3. An article according to claim 1 wherein the plurality of nontransparent regions appear as spaced line segments.

4. An article according to claim 3 wherein each line segment of the nontransparent regions extends radially on the envelope from the vicinity of a common pole, the majority of the line segments being transversely displaced from the pole to misalign the majority of the plurality of line segments from the pole.

5. An article according to claim 1 wherein the nontransparent regions are arranged along the surface of the envelope.

6. An article according to claim 1 further comprising a filament disposed within the envelope of sufficiently low brightness so that the moire effect is discernible.

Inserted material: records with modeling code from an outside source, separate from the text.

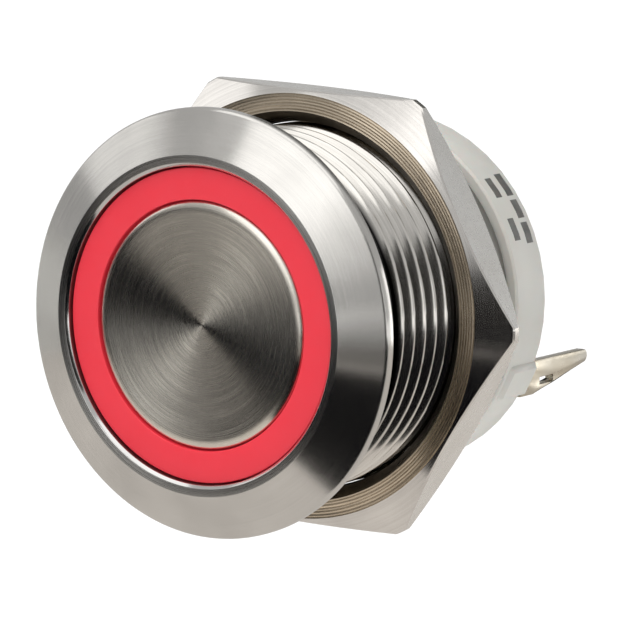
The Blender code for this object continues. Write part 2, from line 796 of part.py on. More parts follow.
def add_joint_empties():
    """Empties on the joints' axes carry the pieces that move together."""
    groups = {
        "press_axis": (place(0.0, 0.0, 0.0), ("button_cap", "stem", "stem_seal", "stem_clip")),
        "nut_axis": (place(0.0, NUT_FRONT, 0.0), ("hex_nut",)),
        "lever_axis": (
            place(LEVER_PIVOT_X, LEVER_DEPTH, 0.0),
            ("contact_lever", "moving_contact"),
        ),
    }
    bpy.context.view_layer.update()
    for name, (position, pieces) in groups.items():
        empty = bpy.data.objects.new(name, None)
        empty.location = position
        empty.empty_display_size = 2 * MM
        MODEL.objects.link(empty)
        bpy.context.view_layer.update()
        for piece in pieces:
            child = bpy.data.objects[piece]
            child.parent = empty
            child.matrix_parent_inverse = empty.matrix_world.inverted()


clear_scene()
MODEL = make_collection(NAME)
CUTTERS = make_collection("cutters")
make_bezel_housing()
make_panel_seal()
make_light_ring()
make_button_cap()
make_stem()
make_stem_seal()
make_stem_clip()
make_guide_sleeve()
make_return_spring()
make_led_board()
make_leds()
make_led_resistor()
make_hex_nut()
make_contact_block()
make_rear_cap()
make_no_terminal()
make_common_terminal()
make_nc_terminal()
make_led_terminals()
make_led_leads()
make_contact_lever()
make_contacts()
make_contact_springs()
shade_round_pieces()
add_joint_empties()
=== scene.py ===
"""Looks of a steel panel push button with an illuminated ring: materials, shapes, studio."""

from math import acos, cos, floor, hypot, pi, radians, sin, tan

import bmesh
import bpy
from mathutils import Matrix, Vector


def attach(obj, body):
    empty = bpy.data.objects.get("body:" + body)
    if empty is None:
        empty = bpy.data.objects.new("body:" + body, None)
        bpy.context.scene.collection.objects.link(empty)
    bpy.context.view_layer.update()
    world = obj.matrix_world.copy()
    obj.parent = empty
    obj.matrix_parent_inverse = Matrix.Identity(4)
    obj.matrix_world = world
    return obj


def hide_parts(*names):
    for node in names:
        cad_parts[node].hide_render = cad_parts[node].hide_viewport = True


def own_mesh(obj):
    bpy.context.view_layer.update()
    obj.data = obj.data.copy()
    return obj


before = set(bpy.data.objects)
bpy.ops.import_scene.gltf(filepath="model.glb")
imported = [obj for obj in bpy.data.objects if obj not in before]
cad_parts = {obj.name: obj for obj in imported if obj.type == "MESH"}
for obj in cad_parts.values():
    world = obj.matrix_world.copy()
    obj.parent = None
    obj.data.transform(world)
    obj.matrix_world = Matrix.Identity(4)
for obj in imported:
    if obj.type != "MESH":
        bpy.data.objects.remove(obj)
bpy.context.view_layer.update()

MM = 0.001

# The button's dimensions, in metres unless named otherwise. Depths are measured from the
# bezel's front plane, and the crest rounding is a share of the thread's pitch.
FLANGE_RADIUS = 11.0 * MM
FLANGE_DEPTH = 1.7 * MM
FLANGE_EDGE_DEPTH = 1.05 * MM
CONE_INNER_RADIUS = 8.68 * MM
BEZEL_BORE_RADIUS = 8.12 * MM
BEZEL_LIP = 0.16 * MM
BORE_STEP_RADIUS = 7.65 * MM
BORE_STEP_FRONT = 2.4 * MM
BORE_STEP_REAR = 3.4 * MM
GROOVE_FLOOR = 1.35 * MM
GROOVE_RADIUS = 10.42 * MM
SEAL_RADIUS = 9.93 * MM
SEAL_SECTION_RADIUS = 0.42 * MM
SEAL_DEPTH = FLANGE_DEPTH + 0.2 * MM
THREAD_RADIUS = 9.5 * MM
THREAD_ROOT_RADIUS = 8.95 * MM
THREAD_PITCH = 1.0 * MM
THREAD_START = 2.9 * MM
THREAD_PHASE_TURNS = 0.33
CREST_ROUNDING = 0.1
THREAD_ROWS_PER_TURN = 22
THREAD_END = 13.9 * MM
BARREL_END = 15.3 * MM
BARREL_BORE_RADIUS = 8.25 * MM
NUT_ACROSS_FLATS = 22.6 * MM
NUT_CORNER_RADIUS = 12.85 * MM
NUT_FACE_RADIUS = 11.1 * MM
NUT_TURN_DEGREES = -2.5
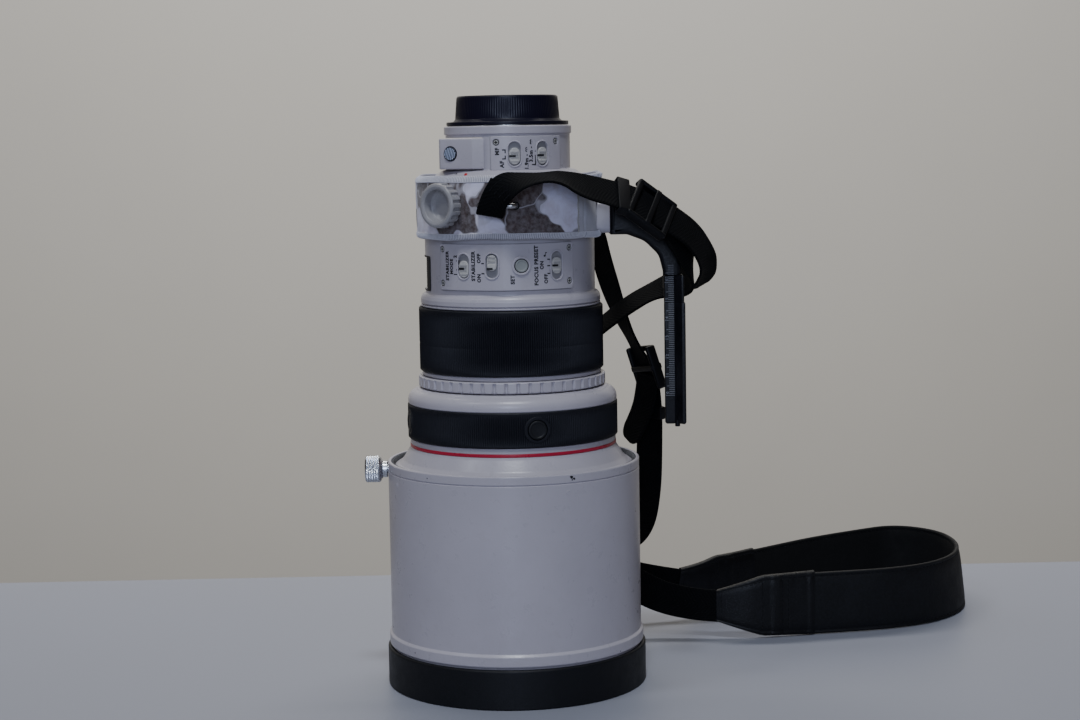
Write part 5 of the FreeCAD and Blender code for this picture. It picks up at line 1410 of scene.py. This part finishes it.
def band(part, fr, thick, sect=WEB_SECT, ripple=None, mi=0, mi_back=None):
    """Flat band along a route's frames; ripple(s, a, side) adds to the half thickness in mm."""
    c, t, w, n, width, s = fr
    k = len(sect)
    a = np.array([q[0] for q in sect])
    h = np.array([q[1] for q in sect]) * thick / 2
    m = len(c)
    rows = []
    for side in (1, -1):
        hh = np.repeat(h[None, :], m, 0)
        if ripple is not None:
            hh = hh + ripple(s[:, None], a[None, :] * width[:, None] / 2, side)
        aa = a if side == 1 else a[::-1]
        hh = hh if side == 1 else hh[:, ::-1]
        p = c[:, None, :] + w[:, None, :] * (aa[None, :, None] * width[:, None, None] / 2) + n[:, None, :] * (hh[:, :, None] * side)
        rows.append(p)
    v = np.concatenate(rows, axis=1)
    kk = 2 * k
    faces, uv, mis = [], [], []
    across = np.concatenate([a, a[::-1]])
    for i in range(m - 1):
        for j in range(kk):
            j2 = (j + 1) % kk
            faces.append([i * kk + j, i * kk + j2, (i + 1) * kk + j2, (i + 1) * kk + j])
            uv.append([(s[i] * MM, across[j] * width[i] / 2 * MM), (s[i] * MM, across[j2] * width[i] / 2 * MM),
                       (s[i + 1] * MM, across[j2] * width[i + 1] / 2 * MM), (s[i + 1] * MM, across[j] * width[i + 1] / 2 * MM)])
            mis.append(mi if (mi_back is None or j < k - 1) else mi_back)
    faces.append(list(range(kk))[::-1])
    uv.append([(0.0, 0.0)] * kk)
    faces.append([(m - 1) * kk + j for j in range(kk)])
    uv.append([(0.0, 0.0)] * kk)
    mis += [mi, mi]
    part.add(v.reshape(-1, 3), faces, uv=uv)
    part.mi[-len(faces):] = mis
    return part


def twill(s, x, side):
    return 0.028 * np.sin(2 * pi * (s / 2.2 + np.abs(x) / 2.6)) + 0.02 * np.sin(2 * pi * x / 1.9)


def lug_end(rows, sgn):
    """Rows of a band's end in the object's frame."""
    pl = radial(sgn * 96.4, 258.0)
    out = []
    for x, y, r, a in rows:
        q = pl @ Vector((x, y, r))
        w = pl.to_3x3() @ Vector((cos(radians(a)), -sin(radians(a)), 0.0))
        if w.x < 0:
            w = -w
        out.append((q.x, q.y, q.z, w.x, w.y, w.z))
    return out


ALL_FRONT = lug_end(END_FRONT, -1) + WEB_FRONT[1:]
ALL_REAR = lug_end(END_REAR, 1) + WEB_REAR[1:]
front_w = [14.0] * len(END_FRONT) + [14.2, 15.0, 16.0, 17.2] + [19.0] * (len(WEB_FRONT) - 5)
rear_w = [14.0] * len(END_REAR) + [14.4, 16.0, 18.0, 19.0] + [19.0] * (len(WEB_REAR) - 5)
fr_front = band_frames(ALL_FRONT, 40, front_w)
fr_rear = band_frames(ALL_REAR, 32, rear_w)
fr_tf = band_frames(TAIL_FRONT, 44, [19.0] * len(TAIL_FRONT))
fr_tr = band_frames(TAIL_REAR, 44, [19.0] * len(TAIL_REAR))
for fr_ in (fr_tf, fr_tr):
    back = np.clip((fr_[5] - (fr_[5][-1] - 7.0)) / 7.0, 0.0, 1.0)
    fr_[4][:] = 19.0 * (0.28 + 0.72 * np.sqrt(1.0 - 0.96 * back ** 2))
web_front = band(Part(), fr_front, 1.3, ripple=twill).make("webbing_front", M["webbing"], "collar", ["strap_webbing_front"], "webbing", sharp=70)
web_rear = band(Part(), fr_rear, 1.3, ripple=twill).make("webbing_rear", M["webbing"], "collar", ["strap_webbing_rear"], "webbing", sharp=70)
tail_front = band(Part(), fr_tf, 1.3, ripple=twill).make("webbing_front_tail", M["webbing"], "collar", ["strap_webbing_front"], "webbing", sharp=70)
tail_rear = band(Part(), fr_tr, 1.3, ripple=twill).make("webbing_rear_tail", M["webbing"], "collar", ["strap_webbing_rear"], "webbing", sharp=70)


def frame_at(fr, place):
    """Matrix at the point of a band that is nearest to a place: X along, Y across, Z out of the band."""
    c, t, w, n, width, s = fr
    i = int(np.argmin(np.linalg.norm(c - np.array(place), axis=1)))
    z = np.cross(t[i], w[i])
    return Matrix(((t[i][0], w[i][0], z[0], c[i][0]), (t[i][1], w[i][1], z[1], c[i][1]), (t[i][2], w[i][2], z[2], c[i][2]), (0, 0, 0, 1)))


def bar(part, x0, x1, y0, y1, z0, z1, r, place):
    v, f = plate([rect(x0, x1, y0, y1, min(r, (x1 - x0) * 0.45, (y1 - y0) * 0.45), 4)], z1 - z0, min(r, (z1 - z0) * 0.42), 3)
    part.add([(a_, b_, c_ + z0) for a_, b_, c_ in v], f, place)


def triglide(part, m, up):
    """Moulded slider: side rails, end bars over the band, a middle bar above and below it."""
    u = 1.0 if up else -1.0
    flip = m @ Matrix.Diagonal((1, 1, u, 1))
    for s in (-1, 1):
        bar(part, -12.5, 12.5, s * 11.5 - 1.35, s * 11.5 + 1.35, -2.5, 3.4, 1.3, flip)
    bar(part, -12.5, -9.3, -11.6, 11.6, 0.95, 3.1, 1.0, flip)
    bar(part, 9.3, 12.5, -11.6, 11.6, 0.95, 3.1, 1.0, flip)
    bar(part, -1.7, 1.7, -11.6, 11.6, -2.9, -0.8, 0.9, flip)
    bar(part, -1.5, 1.5, -11.6, 11.6, 2.9, 4.1, 0.55, flip)
    for s in (-1, 1):
        bar(part, -1.7, 1.7, s * 11.2 - 1.2, s * 11.2 + 1.2, -2.9, 4.0, 0.8, flip)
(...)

7. An article according to claim 1 wherein the envelope has a substantially spherical portion on which the transparent and nontransparent regions are placed.

8. An article according to claim 1 wherein the plurality of nontransparent regions are substantially opaque.

9. An article according to claim 1 wherein the plurality of nontransparent regions are light diffusive.

10. An article according to claim 1 wherein the non-transparent regions comprise a plurality of line segments each of which extends along one of a plurality of parallel spaced planes.

11. An article according to claim 1 wherein said plurality of alternating transparent and nontransparent regions are on substantially all of the entire surface area of the envelope.